**Exercise prompt**
Start at the line containing "return extrude(Pos(0, 0, page_top)" and stop at the line containing "Vector(map(max, high, point))"; copy those lines exactly, both ends included, and no others.

**Records to use**
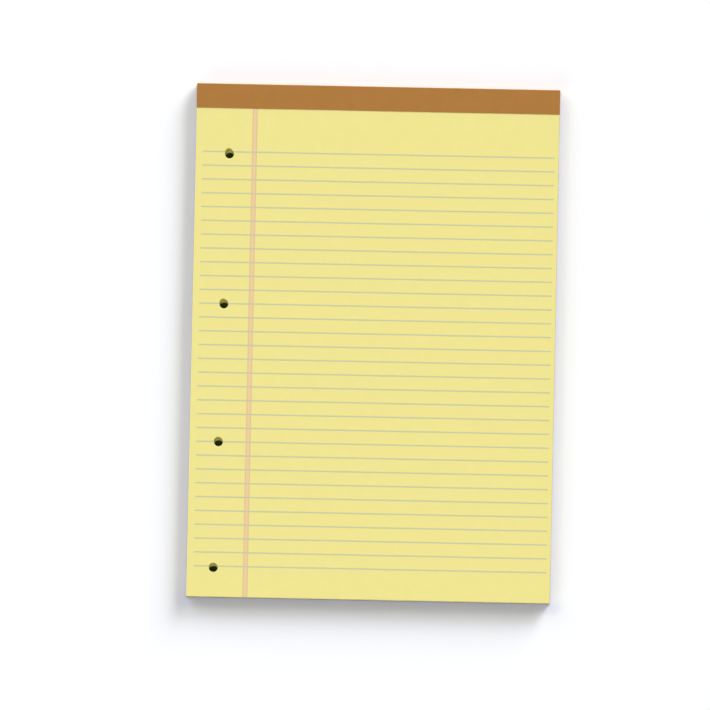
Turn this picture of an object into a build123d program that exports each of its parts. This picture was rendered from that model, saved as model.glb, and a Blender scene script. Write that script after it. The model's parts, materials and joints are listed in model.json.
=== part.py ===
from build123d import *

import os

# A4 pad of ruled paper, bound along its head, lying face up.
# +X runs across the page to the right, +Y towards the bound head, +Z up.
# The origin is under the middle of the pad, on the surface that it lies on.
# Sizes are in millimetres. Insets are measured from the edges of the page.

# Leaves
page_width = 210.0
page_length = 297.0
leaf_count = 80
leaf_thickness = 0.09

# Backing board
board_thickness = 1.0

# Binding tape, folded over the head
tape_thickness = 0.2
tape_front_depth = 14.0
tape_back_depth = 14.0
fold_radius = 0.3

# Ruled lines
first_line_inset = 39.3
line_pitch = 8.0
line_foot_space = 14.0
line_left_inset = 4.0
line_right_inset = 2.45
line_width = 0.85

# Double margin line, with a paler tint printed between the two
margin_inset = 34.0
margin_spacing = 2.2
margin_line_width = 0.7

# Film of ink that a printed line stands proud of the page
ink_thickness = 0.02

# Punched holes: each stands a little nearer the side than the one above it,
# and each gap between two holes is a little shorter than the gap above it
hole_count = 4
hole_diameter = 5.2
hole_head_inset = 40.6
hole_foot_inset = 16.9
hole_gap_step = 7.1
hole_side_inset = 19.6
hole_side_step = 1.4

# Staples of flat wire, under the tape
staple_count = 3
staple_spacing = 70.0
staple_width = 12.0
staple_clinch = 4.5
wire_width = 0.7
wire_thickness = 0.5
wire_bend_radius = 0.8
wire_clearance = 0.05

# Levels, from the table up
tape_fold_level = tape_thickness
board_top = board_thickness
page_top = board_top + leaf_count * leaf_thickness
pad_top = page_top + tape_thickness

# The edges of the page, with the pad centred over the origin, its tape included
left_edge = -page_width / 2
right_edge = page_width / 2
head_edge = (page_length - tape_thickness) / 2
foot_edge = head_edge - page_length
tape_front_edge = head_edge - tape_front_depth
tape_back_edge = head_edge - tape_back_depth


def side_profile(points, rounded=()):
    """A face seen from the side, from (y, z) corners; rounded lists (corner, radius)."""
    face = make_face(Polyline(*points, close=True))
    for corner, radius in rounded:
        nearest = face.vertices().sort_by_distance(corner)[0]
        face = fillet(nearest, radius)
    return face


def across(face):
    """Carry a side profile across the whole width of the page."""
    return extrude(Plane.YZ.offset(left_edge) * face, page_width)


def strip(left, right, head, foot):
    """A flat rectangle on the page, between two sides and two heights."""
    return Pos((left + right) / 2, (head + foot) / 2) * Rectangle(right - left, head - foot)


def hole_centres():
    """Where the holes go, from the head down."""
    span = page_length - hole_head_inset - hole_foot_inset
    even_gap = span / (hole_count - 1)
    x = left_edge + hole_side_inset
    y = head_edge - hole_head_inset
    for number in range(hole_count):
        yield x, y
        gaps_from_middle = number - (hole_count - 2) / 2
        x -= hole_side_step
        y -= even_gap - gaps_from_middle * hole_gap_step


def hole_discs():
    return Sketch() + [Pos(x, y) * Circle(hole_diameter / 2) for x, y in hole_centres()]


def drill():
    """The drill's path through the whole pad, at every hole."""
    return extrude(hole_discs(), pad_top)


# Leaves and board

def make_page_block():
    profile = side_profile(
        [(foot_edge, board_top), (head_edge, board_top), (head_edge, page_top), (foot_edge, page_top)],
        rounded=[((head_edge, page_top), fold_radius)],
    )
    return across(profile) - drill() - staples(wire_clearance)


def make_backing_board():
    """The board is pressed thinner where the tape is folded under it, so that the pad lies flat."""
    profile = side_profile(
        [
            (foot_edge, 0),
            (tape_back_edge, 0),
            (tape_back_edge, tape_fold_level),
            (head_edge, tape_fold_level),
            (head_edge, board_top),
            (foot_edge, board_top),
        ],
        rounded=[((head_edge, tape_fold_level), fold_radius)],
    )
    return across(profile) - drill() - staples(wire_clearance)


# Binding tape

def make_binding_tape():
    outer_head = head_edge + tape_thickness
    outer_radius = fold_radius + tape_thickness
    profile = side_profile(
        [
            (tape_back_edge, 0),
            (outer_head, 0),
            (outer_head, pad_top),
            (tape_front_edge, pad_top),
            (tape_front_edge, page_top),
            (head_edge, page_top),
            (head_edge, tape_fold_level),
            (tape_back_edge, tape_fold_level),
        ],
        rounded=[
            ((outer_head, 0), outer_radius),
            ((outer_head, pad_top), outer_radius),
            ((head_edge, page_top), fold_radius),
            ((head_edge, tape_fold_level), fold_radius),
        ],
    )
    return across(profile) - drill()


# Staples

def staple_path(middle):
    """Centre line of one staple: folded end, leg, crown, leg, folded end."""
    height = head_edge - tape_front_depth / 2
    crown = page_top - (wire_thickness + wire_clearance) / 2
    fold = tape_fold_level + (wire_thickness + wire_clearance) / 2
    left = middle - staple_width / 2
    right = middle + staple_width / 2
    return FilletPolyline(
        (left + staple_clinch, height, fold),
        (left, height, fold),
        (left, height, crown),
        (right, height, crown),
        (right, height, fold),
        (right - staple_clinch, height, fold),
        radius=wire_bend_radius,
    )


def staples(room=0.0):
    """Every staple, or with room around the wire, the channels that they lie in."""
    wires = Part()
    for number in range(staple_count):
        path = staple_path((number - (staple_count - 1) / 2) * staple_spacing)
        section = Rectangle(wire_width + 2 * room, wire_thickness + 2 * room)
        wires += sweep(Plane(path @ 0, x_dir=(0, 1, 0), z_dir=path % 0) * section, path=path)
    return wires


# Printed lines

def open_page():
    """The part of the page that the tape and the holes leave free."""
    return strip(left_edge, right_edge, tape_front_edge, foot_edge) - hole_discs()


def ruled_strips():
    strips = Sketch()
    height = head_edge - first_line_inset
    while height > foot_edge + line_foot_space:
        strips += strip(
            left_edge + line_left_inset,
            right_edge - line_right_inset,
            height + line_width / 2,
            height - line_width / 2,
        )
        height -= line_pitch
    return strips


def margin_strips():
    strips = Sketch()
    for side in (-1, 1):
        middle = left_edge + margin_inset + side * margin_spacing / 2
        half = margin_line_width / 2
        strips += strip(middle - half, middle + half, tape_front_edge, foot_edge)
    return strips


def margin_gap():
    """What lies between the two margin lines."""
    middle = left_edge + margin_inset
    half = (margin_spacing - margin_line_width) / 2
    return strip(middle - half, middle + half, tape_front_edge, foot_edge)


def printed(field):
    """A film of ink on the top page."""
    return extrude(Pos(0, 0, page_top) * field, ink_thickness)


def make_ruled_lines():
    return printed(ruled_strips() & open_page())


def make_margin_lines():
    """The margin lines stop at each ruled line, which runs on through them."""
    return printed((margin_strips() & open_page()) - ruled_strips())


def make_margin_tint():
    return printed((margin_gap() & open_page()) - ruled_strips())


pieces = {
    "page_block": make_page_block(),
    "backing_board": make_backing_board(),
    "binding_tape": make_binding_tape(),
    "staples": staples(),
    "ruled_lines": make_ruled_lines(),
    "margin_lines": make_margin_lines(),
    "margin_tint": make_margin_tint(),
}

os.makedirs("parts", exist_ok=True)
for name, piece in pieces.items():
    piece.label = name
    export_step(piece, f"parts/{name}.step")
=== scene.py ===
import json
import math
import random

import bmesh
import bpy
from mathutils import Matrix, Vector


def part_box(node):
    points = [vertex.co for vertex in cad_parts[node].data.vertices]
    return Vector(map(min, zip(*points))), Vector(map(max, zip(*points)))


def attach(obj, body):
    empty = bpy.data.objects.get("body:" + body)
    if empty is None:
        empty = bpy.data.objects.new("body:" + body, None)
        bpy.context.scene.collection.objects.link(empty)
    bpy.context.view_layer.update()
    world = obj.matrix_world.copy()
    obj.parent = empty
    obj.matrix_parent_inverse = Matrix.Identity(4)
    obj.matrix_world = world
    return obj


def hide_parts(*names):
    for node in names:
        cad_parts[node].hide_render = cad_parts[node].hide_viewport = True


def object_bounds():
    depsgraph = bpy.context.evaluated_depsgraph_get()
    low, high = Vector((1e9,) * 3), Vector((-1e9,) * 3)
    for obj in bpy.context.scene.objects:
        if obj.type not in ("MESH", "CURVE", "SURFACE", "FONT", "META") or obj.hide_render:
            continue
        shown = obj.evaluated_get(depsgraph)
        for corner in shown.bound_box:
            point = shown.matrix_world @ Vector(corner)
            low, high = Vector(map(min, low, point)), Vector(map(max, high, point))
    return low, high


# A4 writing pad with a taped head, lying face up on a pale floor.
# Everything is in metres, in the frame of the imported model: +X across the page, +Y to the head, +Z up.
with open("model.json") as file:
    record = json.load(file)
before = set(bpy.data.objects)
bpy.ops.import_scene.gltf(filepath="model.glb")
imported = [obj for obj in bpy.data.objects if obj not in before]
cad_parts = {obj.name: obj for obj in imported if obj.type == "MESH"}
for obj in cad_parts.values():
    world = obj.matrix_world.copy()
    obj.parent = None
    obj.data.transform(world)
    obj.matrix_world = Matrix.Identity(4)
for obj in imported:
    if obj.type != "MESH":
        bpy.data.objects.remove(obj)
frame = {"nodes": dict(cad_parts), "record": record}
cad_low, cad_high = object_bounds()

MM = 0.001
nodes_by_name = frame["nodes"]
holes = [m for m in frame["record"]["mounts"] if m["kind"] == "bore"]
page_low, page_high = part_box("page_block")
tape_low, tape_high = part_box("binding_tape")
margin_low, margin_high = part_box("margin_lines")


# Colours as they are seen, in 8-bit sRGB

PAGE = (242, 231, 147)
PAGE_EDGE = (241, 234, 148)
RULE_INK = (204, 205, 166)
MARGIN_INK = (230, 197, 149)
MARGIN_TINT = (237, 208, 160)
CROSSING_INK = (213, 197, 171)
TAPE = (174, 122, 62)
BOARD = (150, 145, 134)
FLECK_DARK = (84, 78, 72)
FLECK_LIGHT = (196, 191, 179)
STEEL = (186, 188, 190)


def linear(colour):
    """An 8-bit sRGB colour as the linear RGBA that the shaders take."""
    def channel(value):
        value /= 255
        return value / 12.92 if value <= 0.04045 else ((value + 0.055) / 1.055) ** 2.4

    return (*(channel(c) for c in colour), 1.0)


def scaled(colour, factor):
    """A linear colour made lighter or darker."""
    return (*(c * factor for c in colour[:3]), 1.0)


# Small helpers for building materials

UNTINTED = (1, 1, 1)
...
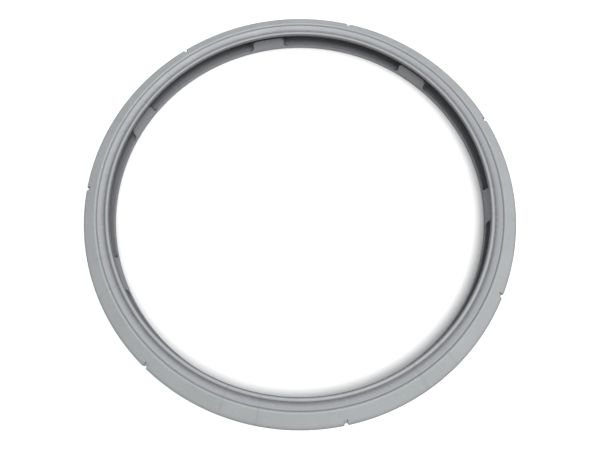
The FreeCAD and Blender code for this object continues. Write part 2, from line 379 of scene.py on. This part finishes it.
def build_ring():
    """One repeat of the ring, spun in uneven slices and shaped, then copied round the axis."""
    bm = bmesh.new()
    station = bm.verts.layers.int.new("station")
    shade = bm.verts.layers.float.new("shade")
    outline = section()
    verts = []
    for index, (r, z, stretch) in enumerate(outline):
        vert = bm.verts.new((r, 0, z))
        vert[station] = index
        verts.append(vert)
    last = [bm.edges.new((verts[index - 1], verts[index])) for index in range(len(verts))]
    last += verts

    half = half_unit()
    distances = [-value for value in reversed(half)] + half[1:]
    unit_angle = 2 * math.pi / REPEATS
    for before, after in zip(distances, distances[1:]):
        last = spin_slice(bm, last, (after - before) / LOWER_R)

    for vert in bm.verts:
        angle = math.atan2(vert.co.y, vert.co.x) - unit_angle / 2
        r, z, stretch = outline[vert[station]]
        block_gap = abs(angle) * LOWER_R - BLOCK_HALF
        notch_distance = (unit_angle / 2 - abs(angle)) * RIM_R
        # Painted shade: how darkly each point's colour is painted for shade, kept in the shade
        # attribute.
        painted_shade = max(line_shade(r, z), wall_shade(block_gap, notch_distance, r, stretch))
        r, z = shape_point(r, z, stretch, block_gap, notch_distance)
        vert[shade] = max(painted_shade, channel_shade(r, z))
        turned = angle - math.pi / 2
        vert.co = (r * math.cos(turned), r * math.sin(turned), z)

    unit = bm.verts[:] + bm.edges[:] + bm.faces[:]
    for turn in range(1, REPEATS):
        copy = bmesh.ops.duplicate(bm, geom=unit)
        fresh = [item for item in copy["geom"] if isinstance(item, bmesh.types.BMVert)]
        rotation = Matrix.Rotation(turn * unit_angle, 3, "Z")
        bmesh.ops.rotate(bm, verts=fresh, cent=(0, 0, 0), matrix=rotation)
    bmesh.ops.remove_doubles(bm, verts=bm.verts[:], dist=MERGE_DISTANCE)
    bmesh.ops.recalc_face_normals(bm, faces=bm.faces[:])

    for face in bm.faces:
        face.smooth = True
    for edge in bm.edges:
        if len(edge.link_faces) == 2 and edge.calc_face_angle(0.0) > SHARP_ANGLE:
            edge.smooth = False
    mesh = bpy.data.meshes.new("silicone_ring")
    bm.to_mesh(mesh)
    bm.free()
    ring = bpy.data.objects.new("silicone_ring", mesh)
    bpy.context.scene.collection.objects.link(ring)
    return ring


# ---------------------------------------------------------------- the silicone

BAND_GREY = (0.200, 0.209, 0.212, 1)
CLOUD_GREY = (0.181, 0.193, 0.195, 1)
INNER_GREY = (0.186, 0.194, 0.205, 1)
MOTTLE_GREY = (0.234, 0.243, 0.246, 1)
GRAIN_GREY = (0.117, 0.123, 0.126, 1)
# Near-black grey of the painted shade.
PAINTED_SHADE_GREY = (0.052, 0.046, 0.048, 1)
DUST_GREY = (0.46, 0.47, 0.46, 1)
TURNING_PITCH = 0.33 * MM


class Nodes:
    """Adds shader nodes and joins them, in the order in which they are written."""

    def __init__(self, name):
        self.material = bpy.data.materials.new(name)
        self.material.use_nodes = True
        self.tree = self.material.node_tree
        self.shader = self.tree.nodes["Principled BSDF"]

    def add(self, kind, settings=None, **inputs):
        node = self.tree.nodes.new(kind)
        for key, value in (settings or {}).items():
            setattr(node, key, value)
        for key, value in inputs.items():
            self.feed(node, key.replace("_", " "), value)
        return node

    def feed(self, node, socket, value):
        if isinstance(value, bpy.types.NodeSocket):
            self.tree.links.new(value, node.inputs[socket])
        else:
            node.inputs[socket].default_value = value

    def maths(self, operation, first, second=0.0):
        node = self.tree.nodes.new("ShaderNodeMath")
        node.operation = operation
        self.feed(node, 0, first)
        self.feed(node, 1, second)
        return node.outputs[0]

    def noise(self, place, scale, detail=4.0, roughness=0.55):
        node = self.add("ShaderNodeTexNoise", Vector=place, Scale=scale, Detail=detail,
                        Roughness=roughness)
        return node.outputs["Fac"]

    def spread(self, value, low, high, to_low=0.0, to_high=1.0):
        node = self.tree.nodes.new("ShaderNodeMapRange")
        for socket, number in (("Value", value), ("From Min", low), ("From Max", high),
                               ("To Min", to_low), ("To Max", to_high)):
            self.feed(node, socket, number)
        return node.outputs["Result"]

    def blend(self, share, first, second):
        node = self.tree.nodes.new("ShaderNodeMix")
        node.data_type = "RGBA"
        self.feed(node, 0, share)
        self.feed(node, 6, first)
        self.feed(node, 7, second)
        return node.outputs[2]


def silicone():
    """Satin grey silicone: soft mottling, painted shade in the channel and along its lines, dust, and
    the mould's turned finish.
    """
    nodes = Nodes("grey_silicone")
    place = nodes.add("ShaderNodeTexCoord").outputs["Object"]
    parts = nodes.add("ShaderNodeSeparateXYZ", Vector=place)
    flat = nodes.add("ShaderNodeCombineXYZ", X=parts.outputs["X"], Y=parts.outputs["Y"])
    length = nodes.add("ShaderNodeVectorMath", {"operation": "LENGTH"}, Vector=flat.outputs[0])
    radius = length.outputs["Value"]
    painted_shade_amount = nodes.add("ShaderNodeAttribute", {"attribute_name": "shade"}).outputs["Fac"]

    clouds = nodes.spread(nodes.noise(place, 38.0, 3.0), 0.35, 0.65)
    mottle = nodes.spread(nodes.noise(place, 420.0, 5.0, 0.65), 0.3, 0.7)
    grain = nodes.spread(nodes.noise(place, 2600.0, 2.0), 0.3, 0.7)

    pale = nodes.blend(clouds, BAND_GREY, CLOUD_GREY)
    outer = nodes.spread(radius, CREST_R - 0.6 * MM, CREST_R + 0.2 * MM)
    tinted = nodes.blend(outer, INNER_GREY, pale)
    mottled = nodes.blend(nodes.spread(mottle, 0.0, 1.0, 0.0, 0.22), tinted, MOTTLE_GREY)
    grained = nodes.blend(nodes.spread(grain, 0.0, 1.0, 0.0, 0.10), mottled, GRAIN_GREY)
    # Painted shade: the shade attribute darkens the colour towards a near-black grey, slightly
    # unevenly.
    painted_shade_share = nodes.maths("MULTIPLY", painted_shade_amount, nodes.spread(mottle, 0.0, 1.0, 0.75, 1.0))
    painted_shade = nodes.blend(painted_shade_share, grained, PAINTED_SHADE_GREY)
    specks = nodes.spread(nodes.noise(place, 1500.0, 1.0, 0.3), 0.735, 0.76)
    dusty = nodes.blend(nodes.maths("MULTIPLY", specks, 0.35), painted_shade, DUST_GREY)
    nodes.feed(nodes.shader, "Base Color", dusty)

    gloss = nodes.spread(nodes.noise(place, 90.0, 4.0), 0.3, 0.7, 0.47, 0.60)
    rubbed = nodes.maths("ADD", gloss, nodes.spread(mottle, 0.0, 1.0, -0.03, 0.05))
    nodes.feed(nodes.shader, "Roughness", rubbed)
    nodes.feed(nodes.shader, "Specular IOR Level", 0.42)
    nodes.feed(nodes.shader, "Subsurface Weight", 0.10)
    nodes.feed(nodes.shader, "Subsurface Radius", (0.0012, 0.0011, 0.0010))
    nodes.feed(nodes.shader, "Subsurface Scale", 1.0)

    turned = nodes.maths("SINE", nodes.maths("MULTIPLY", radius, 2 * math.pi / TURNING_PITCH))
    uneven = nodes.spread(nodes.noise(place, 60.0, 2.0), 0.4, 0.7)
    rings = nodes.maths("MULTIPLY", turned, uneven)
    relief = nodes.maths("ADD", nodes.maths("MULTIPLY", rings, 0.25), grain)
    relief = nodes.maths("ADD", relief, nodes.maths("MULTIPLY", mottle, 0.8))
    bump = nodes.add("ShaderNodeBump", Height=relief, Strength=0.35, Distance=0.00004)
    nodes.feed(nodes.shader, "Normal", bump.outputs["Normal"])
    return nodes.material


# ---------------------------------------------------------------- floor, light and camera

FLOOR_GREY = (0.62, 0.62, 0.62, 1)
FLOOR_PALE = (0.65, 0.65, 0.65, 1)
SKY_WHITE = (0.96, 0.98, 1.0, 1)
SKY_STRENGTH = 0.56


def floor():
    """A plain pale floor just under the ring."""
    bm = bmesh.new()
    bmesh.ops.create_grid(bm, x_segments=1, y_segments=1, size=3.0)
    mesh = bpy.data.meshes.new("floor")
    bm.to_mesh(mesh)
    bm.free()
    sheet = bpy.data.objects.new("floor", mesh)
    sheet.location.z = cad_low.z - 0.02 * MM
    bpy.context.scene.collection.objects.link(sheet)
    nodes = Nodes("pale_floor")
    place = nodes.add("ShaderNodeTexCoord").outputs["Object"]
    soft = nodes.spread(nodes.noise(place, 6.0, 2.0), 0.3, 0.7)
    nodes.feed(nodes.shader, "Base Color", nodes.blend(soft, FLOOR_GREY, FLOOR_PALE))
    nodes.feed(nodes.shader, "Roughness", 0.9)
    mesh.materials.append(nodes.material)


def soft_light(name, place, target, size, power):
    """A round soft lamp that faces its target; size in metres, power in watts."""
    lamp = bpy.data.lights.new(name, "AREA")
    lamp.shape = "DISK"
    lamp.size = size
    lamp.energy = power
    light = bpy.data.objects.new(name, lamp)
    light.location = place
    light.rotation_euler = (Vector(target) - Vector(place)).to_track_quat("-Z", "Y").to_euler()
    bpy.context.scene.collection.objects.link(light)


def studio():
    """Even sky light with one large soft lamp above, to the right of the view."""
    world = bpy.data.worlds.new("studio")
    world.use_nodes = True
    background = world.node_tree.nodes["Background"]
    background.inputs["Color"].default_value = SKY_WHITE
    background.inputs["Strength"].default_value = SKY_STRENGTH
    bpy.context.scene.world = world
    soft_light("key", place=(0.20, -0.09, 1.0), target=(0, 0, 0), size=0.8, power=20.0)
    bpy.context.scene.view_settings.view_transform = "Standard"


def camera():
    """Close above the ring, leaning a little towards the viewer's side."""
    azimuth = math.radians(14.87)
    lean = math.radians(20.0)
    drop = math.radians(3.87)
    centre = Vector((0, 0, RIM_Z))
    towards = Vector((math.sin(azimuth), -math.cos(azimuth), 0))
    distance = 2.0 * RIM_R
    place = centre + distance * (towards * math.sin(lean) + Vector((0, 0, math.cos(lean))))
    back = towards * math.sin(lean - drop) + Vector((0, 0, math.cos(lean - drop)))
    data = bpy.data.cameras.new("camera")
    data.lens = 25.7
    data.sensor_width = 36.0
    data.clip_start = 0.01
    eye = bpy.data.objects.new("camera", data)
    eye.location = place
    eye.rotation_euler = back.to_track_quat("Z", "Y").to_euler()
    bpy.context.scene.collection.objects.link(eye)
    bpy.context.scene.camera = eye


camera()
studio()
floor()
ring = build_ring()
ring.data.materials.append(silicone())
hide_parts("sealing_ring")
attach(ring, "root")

**Expected output**
    return extrude(Pos(0, 0, page_top) * field, ink_thickness)


def make_ruled_lines():
    return printed(ruled_strips() & open_page())


def make_margin_lines():
    """The margin lines stop at each ruled line, which runs on through them."""
    return printed((margin_strips() & open_page()) - ruled_strips())


def make_margin_tint():
    return printed((margin_gap() & open_page()) - ruled_strips())


pieces = {
    "page_block": make_page_block(),
    "backing_board": make_backing_board(),
    "binding_tape": make_binding_tape(),
    "staples": staples(),
    "ruled_lines": make_ruled_lines(),
    "margin_lines": make_margin_lines(),
    "margin_tint": make_margin_tint(),
}

os.makedirs("parts", exist_ok=True)
for name, piece in pieces.items():
    piece.label = name
    export_step(piece, f"parts/{name}.step")
=== scene.py ===
import json
import math
import random

import bmesh
import bpy
from mathutils import Matrix, Vector


def part_box(node):
    points = [vertex.co for vertex in cad_parts[node].data.vertices]
    return Vector(map(min, zip(*points))), Vector(map(max, zip(*points)))


def attach(obj, body):
    empty = bpy.data.objects.get("body:" + body)
    if empty is None:
        empty = bpy.data.objects.new("body:" + body, None)
        bpy.context.scene.collection.objects.link(empty)
    bpy.context.view_layer.update()
    world = obj.matrix_world.copy()
    obj.parent = empty
    obj.matrix_parent_inverse = Matrix.Identity(4)
    obj.matrix_world = world
    return obj


def hide_parts(*names):
    for node in names:
        cad_parts[node].hide_render = cad_parts[node].hide_viewport = True


def object_bounds():
    depsgraph = bpy.context.evaluated_depsgraph_get()
    low, high = Vector((1e9,) * 3), Vector((-1e9,) * 3)
    for obj in bpy.context.scene.objects:
        if obj.type not in ("MESH", "CURVE", "SURFACE", "FONT", "META") or obj.hide_render:
            continue
        shown = obj.evaluated_get(depsgraph)
        for corner in shown.bound_box:
            point = shown.matrix_world @ Vector(corner)
            low, high = Vector(map(min, low, point)), Vector(map(max, high, point))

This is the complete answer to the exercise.